An obvious question that arose from Smith’s ordering of release was ‘why would people see the film in theatres after it’s been available on VOD for over a month?’. Smith’s answer to this question is what makes the release style so innovative, as he provides an incentive to see the film in theatres. Smith himself explains the incentive: ‘like let’s say Red State is showing at your local multiplex. But then right after the movie ends, a live, interactive Q&A with the filmmaker starts, beamed into the theatre via satellite’. This valuing of and involvement with the audience clearly strengthens the act of seeing a movie in a cinema. Mike Masnick strongly supported the incentive in his article in techdirt, stating it was ‘adding additional value to the theatrical performance so that people have more reasons to go out to that, even if they can access the VOD version at home’. Masnick also stresses the fact that earlier VOD releases should lead to the development of cinemas, contending ‘it would put in place more incentives for…theatre owners to make going to the theatre a much more enjoyable experience because they wouldn’t just be competing with other theatres, but the home theatre as well. They’d have to play to their strengths and focus on how to make “going out to the theatre” a totally different experience from staying in to watch a movie. The potential is enormous, but we won’t see much of it if theatre owners can remain lazy and uncreative by keeping studios from giving customers the choice they deserve.’

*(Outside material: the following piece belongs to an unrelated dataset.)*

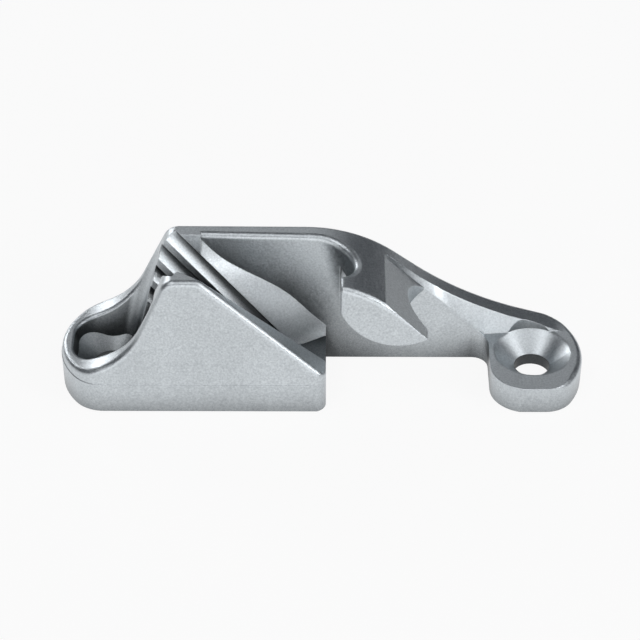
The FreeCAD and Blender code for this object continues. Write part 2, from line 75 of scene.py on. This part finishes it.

Since these significant innovations in independent film distribution, theatrical and VOD releases have managed to coexist, as VOD releases have become increasingly early. In many cases, VOD has resulted in films performing much better than they would have if only released theatrically(see above image). Most recently, Bong Joon-ho’s Snowpiercer(2013) had a VOD release just two weeks after its theatrical. This was considered quite controversial, but after five weeks of theatrical release, and two weeks of being out on VOD, it had made $3.9 million and $3.8 million on the respective platforms. The fact that it was able to make solid amounts on both platforms demonstrates their ability to complement each other.On the issue of the relationship between theatres and VOD, highly acclaimed filmmaker, Chris Nolan, had several things to say in his article for The Wall Street Journal, where he optimistically explored that current state and the future of cinema. Here he identifies that both theatre and VOD revenue are expected to grow in the coming years(see image below). Although electronic home video is expected to grow far more rapidly than theatres, it is clear that they will be able to coexist and thrive, at least until 2018.